The New York Marble Cemetery


An interesting place I visited in Spring, but did not had time to blog about until today, is The New York Marble Cemetery, located at 41 and 1/2, Second Avenue, in the borough of Manhattan.  It is a small burial ground in Manhattan's East Village, and it is the oldest public non-sectarian cemetery in New York City.

(All photos can be enlarged for easier viewing by clicking on them once, and then again when they open on a new page. Use your browser's back arrow to return to the post.)


An informational plaque located on the front gates.  

The cemetery is usually open to visitors on fourth Sundays, April through October, from 11 until 3, as well as several other weekends throughout the year - check the schedule on this link.


Most of the cemetery is shielded from the avenue by the buildings that have sprung up around it over the years. Enter from 2nd Avenue between 2nd and 3rd Streets through a circa 1908 wrought iron gate. It leads to a walkway that is one hundred feet long leading to a circa 1854 gate with cast iron decoration .


Once inside you can see a large open garden space covered by grass.  An exhibition about the history of the cemetery was going on at the time of my visit. The cemetery was incorporated in 1831 in response to fears about yellow fever outbreaks at the time, when legislation had outlawed earth graves.  Marble vaults the size of small rooms were built ten feet underground in the excavated interior of the half acre of land that comprises the cemetery.


According to the cemetery's web site: "Half of the older caskets were tiny, holding children aged six and under. Contagious diseases such as scarlet fever, measles and whooping cough, as well as infections for which there were not yet antibiotics (erysipelas, pneumonia, cholera, etc.) contributed to a level of early mortality fortunately forgotten in most parts of the world. What would be termed symptoms today were then considered primary causes of death: dropsy (edema), congestion or inflammation of the lungs or brain, and dysentery or diarrhœa. For adults, the leading cause of death by far was tuberculosis, then known as consumption or phthisis pulmonalis. A surprising number of people who reached maturity, however, lived into their eighties and nineties, and invariably died of 'old age.' "


The walls of the cemetery are made from Tuckahoe marble, which was also used for the vaults, plaques and lintels, and gave the cemetery its name. Unfortunately, the marble is relatively soft material and many of the walls are rapidly disintegrating from time and acid rain.  Funds are being raised by the cemetery's board of trustees for the constant upkeep and renovations needed to preserve the cemetery.


All of the vaults are underground and the only name and vault makers are tablets like these on the walls.


Please enlarge this photo of a diagram that shows what the procedure for burial in the underground vaults would entail.


Above and below are part of the display in the cemetery the day I visited that shows portraits of the many of first people buried in the New York Marble Cemetery. 

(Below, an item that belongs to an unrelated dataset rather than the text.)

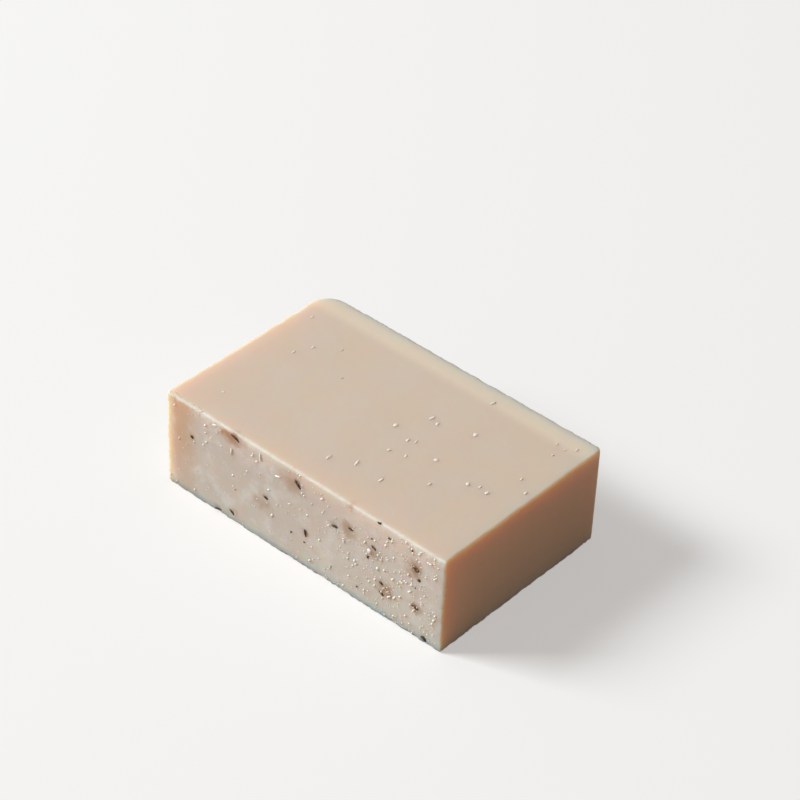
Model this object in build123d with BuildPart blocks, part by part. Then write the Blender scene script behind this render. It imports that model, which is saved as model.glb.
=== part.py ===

One of the illustrious people buried in the cemetery is Doctor David Hosack, 1769-1835.  He was one of New York's most famous citizens of the time. Hosack was a founder of several New York institutions that survive to this day, including Bellevue Hospital and The New York Historical Society, and was a friend and confidante of some of the more distinguished citizens of the early Republic, including General Alexander Hamilton.  As the attending physician at the General’s duel with Aaron Burr in 1804, he cared for Hamilton in his last hours on earth. When Hosack bought a vault at the marble cemetery a few years before his death, other early New Yorkers flocked to do the same and, before too long, the cemetery had became the place to be buried in Manhattan.

By 1838, rural cemeteries, such as Green-Wood Cemetery in Brooklyn, quickly became the preference of most New York families, and soon the use of the Marble Cemetery declined. Most of the 2,070 interments took place between 1830 and 1870.  Now the cemetery’s quiet, half-acre grounds are available for rent for appropriate private or corporate events.

I found it a fascinating place to visit and another unexpected quiet green space amongst the bustling city streets. It was interesting to reflect upon the men and women buried there who were so influential in early New York history. Although I've lived in New York City my entire life I am constantly amazed by new discoveries that I make sometimes just by walking down a different street.  There is always something new to learn in this great city!